-- START --

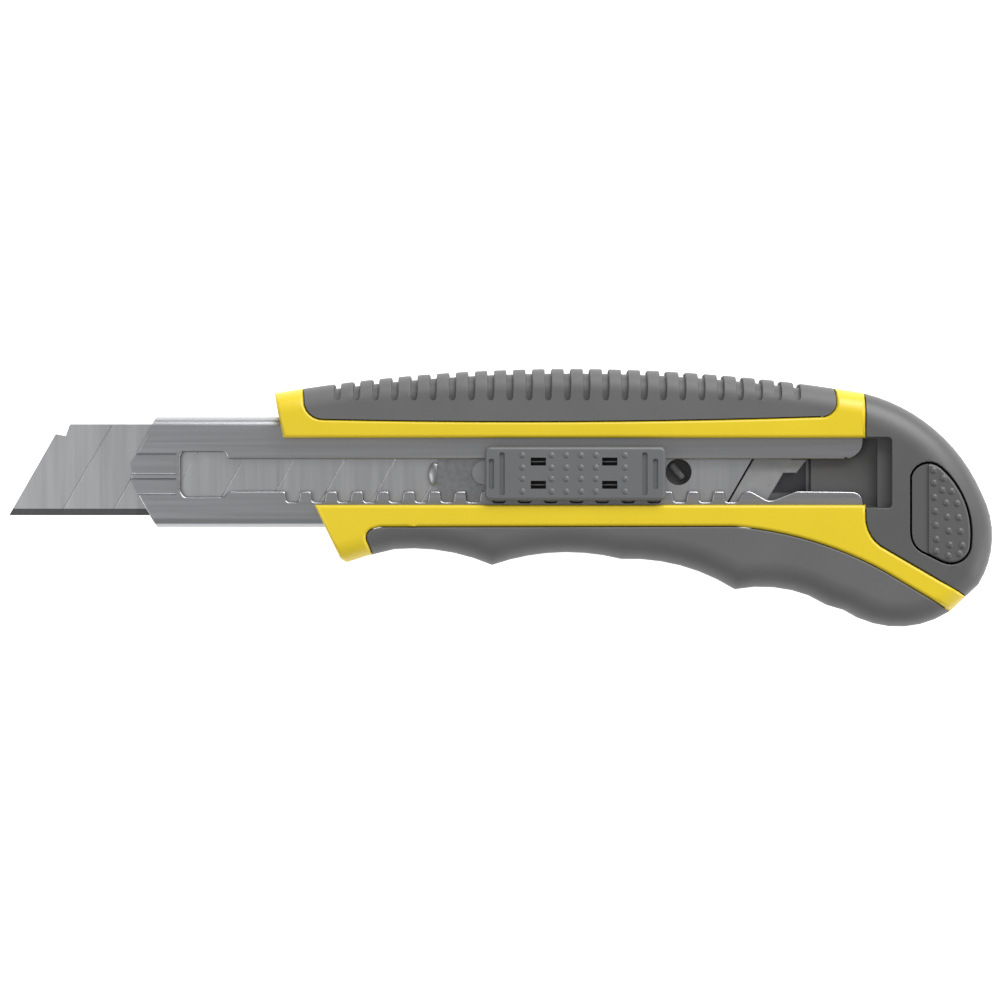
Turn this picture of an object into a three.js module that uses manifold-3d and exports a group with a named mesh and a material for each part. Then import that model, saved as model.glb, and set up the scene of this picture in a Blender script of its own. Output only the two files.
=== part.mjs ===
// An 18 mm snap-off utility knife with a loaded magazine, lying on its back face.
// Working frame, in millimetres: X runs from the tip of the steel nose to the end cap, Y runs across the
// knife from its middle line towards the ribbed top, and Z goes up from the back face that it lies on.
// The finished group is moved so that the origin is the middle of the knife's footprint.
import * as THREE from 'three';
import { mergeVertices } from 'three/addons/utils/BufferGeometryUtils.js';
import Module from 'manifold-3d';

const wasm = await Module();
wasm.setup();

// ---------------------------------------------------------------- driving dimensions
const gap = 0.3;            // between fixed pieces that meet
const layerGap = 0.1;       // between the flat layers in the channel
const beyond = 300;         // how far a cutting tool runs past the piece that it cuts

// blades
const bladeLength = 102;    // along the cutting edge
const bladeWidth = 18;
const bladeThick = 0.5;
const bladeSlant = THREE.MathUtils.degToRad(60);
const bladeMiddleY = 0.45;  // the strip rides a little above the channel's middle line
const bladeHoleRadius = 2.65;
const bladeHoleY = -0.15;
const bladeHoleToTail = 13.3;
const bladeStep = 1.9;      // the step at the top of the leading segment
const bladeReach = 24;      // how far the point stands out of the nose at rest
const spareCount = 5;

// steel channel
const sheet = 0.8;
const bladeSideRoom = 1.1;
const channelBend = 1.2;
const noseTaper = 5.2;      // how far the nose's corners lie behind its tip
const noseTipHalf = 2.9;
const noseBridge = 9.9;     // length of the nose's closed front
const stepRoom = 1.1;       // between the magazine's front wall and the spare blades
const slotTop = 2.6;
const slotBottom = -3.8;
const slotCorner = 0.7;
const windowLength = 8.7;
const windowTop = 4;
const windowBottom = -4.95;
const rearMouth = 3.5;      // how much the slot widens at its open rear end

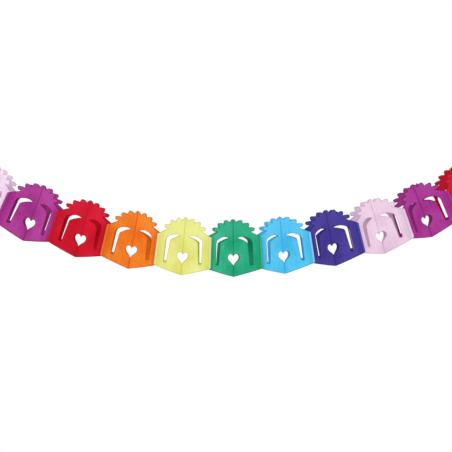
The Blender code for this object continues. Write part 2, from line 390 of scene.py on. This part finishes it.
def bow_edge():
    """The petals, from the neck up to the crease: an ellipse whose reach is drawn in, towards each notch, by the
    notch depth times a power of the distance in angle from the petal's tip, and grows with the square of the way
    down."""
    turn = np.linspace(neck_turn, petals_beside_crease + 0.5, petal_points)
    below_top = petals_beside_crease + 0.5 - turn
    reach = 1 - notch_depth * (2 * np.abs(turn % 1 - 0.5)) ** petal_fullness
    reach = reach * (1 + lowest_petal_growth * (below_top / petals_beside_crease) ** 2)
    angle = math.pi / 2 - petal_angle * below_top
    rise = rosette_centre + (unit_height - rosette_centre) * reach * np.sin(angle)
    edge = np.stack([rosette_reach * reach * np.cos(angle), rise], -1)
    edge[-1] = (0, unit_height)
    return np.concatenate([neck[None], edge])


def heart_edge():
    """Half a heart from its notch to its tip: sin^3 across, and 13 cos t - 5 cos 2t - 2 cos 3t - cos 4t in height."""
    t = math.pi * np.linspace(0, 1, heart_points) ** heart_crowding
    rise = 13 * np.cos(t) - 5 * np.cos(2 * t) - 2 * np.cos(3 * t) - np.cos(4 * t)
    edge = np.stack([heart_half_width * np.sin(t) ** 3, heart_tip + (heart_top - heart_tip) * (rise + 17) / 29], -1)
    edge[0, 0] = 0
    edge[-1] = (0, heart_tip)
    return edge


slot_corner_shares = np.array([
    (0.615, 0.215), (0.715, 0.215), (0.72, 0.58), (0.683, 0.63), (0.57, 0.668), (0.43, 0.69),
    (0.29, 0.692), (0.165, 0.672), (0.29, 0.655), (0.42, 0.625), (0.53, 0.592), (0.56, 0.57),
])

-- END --
-- START --

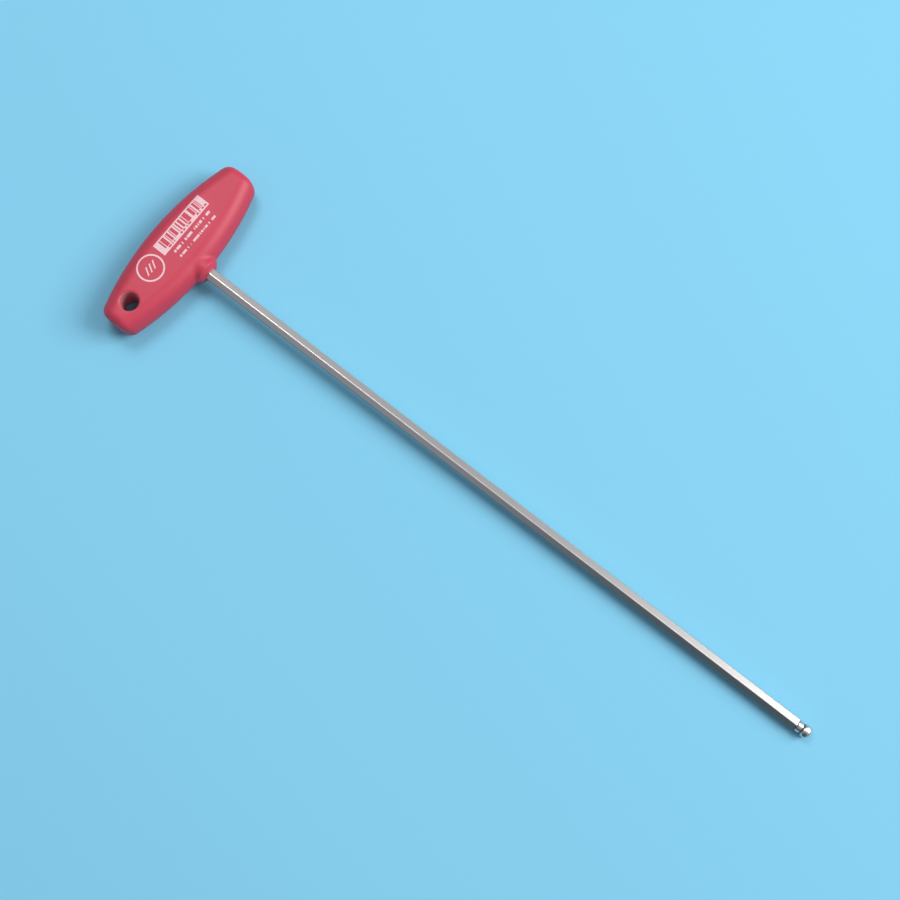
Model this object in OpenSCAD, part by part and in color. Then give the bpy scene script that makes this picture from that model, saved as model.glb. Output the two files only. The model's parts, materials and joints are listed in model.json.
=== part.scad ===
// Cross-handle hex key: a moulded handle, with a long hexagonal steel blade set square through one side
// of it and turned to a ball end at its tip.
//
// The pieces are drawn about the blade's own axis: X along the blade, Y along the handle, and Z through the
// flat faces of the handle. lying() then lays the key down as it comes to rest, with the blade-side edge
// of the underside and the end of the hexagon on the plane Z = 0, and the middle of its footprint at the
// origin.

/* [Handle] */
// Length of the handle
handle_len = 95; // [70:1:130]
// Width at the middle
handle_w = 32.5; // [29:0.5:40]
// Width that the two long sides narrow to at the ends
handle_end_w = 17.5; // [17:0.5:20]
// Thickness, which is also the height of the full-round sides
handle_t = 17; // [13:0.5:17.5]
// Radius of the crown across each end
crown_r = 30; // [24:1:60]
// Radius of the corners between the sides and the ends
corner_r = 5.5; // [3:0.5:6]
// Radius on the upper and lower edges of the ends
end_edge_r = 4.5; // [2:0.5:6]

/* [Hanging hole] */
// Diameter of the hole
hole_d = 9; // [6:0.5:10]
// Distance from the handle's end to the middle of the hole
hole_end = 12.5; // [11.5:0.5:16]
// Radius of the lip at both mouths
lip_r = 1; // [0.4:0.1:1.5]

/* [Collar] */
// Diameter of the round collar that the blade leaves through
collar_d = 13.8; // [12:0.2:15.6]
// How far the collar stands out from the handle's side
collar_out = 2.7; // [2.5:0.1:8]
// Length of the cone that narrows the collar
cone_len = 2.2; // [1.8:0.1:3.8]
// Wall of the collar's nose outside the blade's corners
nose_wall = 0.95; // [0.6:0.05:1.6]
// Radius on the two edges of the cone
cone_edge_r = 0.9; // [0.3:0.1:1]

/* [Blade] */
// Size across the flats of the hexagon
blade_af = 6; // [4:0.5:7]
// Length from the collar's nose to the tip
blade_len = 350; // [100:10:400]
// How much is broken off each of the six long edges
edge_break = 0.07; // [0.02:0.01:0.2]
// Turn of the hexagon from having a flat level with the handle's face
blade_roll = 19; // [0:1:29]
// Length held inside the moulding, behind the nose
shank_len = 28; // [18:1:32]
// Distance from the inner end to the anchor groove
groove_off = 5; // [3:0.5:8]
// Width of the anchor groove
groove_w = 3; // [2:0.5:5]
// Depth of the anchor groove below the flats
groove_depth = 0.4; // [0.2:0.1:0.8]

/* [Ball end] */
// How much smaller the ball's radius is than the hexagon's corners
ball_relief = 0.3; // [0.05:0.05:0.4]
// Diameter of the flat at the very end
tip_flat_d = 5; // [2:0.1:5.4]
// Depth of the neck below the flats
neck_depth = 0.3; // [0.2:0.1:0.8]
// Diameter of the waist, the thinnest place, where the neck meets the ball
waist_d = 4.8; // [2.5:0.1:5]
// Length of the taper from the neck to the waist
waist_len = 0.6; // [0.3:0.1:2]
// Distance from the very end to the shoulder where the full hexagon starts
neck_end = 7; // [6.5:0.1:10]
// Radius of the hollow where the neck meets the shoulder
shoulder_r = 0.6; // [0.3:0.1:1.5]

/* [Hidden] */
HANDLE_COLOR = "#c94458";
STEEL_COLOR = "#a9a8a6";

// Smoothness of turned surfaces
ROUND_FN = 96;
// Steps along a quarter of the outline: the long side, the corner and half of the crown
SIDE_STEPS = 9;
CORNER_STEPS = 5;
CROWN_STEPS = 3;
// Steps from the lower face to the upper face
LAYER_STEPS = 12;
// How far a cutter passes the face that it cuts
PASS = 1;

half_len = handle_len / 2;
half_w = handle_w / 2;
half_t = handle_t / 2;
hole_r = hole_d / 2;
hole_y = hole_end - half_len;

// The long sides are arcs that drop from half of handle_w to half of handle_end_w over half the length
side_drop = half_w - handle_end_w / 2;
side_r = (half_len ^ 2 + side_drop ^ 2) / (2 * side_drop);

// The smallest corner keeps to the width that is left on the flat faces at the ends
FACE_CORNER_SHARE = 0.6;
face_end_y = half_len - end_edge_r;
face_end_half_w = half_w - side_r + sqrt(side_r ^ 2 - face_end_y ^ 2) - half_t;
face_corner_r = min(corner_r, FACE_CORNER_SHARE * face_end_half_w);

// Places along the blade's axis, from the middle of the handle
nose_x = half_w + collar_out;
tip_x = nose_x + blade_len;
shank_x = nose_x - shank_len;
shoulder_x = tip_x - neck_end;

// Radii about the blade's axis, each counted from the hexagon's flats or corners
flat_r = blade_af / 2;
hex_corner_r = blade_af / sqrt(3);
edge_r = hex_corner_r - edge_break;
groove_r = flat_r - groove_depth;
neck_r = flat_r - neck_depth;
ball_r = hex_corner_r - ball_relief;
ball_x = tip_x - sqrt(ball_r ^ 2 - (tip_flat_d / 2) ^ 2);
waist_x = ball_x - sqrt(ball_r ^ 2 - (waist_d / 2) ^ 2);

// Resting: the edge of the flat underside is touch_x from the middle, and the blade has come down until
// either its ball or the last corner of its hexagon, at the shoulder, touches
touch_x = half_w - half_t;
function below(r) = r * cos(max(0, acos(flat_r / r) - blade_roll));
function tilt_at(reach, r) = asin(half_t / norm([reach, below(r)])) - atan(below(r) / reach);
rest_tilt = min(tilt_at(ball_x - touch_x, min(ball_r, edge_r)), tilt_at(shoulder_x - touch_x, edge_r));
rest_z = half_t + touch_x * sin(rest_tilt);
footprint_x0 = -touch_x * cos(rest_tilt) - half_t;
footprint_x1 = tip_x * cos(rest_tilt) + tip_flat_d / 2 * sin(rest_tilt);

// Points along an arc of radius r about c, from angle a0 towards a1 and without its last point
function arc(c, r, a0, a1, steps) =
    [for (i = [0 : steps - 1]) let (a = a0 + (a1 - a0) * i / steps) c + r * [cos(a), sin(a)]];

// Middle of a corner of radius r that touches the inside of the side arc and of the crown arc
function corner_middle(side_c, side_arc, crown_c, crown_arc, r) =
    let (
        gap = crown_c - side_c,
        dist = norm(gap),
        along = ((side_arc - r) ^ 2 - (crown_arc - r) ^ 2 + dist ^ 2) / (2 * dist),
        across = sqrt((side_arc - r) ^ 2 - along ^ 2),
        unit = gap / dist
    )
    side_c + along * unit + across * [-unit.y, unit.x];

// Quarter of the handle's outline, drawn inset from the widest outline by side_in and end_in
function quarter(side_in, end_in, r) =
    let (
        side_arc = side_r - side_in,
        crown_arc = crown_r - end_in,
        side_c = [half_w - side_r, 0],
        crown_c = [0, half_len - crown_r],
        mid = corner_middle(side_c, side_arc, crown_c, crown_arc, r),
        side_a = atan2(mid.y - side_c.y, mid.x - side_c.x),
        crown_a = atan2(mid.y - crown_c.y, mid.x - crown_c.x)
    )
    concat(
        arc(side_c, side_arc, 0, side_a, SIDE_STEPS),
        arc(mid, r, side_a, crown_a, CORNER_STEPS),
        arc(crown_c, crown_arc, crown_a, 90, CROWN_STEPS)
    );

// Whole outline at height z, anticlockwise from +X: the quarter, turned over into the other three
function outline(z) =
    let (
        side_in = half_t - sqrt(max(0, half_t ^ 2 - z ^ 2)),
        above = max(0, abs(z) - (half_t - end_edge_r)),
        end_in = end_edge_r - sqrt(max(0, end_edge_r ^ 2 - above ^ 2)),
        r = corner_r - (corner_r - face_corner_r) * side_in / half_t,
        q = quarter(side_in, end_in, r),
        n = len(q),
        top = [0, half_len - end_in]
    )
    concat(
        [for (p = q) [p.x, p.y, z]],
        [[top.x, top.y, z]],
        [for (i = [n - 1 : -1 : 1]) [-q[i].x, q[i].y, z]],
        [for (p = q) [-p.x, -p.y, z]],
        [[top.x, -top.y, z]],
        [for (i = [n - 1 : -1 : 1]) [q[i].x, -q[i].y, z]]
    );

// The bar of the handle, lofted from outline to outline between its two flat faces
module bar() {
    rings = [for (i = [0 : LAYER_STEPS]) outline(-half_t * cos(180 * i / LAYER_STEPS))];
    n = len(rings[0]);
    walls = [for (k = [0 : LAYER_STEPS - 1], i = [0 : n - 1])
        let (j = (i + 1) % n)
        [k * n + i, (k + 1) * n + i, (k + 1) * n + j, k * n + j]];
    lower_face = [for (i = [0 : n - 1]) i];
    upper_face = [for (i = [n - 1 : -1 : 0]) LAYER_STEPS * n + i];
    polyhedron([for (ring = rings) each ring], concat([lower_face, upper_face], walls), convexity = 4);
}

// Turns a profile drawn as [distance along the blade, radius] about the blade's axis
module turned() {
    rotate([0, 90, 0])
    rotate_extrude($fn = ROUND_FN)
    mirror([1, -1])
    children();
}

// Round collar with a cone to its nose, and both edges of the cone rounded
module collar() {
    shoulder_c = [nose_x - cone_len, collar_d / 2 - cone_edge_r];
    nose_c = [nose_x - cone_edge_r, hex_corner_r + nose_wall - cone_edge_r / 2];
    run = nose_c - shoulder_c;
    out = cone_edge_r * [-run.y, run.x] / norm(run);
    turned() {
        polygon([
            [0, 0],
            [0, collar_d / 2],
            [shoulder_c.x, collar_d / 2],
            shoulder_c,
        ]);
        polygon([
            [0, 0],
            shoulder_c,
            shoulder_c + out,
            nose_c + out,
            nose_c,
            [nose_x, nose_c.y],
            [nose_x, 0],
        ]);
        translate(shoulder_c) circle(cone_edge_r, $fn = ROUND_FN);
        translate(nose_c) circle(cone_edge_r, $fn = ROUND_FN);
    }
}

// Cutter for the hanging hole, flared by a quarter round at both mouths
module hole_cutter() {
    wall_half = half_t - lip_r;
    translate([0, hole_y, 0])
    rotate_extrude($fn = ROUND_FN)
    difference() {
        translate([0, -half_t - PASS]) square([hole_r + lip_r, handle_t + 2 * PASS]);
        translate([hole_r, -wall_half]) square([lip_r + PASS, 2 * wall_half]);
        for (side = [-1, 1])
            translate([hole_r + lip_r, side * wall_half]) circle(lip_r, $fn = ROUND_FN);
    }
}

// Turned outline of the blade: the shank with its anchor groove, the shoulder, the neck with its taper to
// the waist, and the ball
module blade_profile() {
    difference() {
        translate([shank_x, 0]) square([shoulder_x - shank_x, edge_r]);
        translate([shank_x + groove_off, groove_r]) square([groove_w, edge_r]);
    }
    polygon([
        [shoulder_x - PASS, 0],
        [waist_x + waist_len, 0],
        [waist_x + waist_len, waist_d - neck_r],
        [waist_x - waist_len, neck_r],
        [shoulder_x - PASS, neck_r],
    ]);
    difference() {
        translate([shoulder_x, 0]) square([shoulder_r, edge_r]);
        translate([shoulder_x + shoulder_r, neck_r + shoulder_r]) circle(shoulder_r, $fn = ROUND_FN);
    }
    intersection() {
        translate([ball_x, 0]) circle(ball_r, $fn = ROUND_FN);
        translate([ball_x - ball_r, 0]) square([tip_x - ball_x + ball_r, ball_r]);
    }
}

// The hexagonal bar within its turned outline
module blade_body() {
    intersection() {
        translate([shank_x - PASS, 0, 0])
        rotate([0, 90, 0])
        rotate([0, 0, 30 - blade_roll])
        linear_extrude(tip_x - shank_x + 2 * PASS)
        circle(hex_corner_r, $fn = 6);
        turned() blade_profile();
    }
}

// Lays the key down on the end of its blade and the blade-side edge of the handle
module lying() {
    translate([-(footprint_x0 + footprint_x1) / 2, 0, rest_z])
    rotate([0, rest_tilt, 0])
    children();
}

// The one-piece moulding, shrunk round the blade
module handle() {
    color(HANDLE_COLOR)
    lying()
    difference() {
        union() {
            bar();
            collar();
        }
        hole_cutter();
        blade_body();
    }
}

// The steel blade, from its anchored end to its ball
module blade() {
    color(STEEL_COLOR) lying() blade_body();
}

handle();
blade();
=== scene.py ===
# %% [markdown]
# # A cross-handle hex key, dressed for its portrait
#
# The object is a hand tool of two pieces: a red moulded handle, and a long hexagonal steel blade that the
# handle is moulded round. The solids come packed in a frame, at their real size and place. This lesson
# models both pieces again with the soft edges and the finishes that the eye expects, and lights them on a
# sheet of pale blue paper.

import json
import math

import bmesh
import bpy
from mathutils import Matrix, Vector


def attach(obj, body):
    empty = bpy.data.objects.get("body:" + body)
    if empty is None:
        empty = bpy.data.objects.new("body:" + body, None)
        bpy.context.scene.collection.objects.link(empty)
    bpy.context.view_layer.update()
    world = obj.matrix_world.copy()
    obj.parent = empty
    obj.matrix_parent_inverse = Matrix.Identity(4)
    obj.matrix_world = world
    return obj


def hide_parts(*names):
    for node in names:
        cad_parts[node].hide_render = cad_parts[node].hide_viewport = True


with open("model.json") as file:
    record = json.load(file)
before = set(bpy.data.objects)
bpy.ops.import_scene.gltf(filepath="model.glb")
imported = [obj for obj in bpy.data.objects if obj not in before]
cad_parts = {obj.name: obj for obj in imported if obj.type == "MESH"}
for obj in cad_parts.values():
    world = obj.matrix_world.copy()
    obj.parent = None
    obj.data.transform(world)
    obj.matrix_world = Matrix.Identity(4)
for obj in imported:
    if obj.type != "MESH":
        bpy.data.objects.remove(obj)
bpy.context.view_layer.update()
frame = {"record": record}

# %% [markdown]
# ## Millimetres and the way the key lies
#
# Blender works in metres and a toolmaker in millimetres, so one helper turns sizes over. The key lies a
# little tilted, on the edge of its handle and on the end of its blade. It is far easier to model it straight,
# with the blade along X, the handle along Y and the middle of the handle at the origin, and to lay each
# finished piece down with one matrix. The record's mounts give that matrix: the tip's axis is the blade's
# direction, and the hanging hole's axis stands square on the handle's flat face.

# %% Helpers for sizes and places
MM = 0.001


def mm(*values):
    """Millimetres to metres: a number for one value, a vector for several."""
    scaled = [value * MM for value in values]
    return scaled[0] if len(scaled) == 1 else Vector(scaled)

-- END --

→ What is needed
Extract verbatim only those lines that run from the line with "to its ball" to the line with "in imported if", inclusive.

→ Response to this task
// The steel blade, from its anchored end to its ball
module blade() {
    color(STEEL_COLOR) lying() blade_body();
}

handle();
blade();
=== scene.py ===
# %% [markdown]
# # A cross-handle hex key, dressed for its portrait
#
# The object is a hand tool of two pieces: a red moulded handle, and a long hexagonal steel blade that the
# handle is moulded round. The solids come packed in a frame, at their real size and place. This lesson
# models both pieces again with the soft edges and the finishes that the eye expects, and lights them on a
# sheet of pale blue paper.

import json
import math

import bmesh
import bpy
from mathutils import Matrix, Vector


def attach(obj, body):
    empty = bpy.data.objects.get("body:" + body)
    if empty is None:
        empty = bpy.data.objects.new("body:" + body, None)
        bpy.context.scene.collection.objects.link(empty)
    bpy.context.view_layer.update()
    world = obj.matrix_world.copy()
    obj.parent = empty
    obj.matrix_parent_inverse = Matrix.Identity(4)
    obj.matrix_world = world
    return obj


def hide_parts(*names):
    for node in names:
        cad_parts[node].hide_render = cad_parts[node].hide_viewport = True


with open("model.json") as file:
    record = json.load(file)
before = set(bpy.data.objects)
bpy.ops.import_scene.gltf(filepath="model.glb")
imported = [obj for obj in bpy.data.objects if obj not in before]
cad_parts = {obj.name: obj for obj in imported if obj.type == "MESH"}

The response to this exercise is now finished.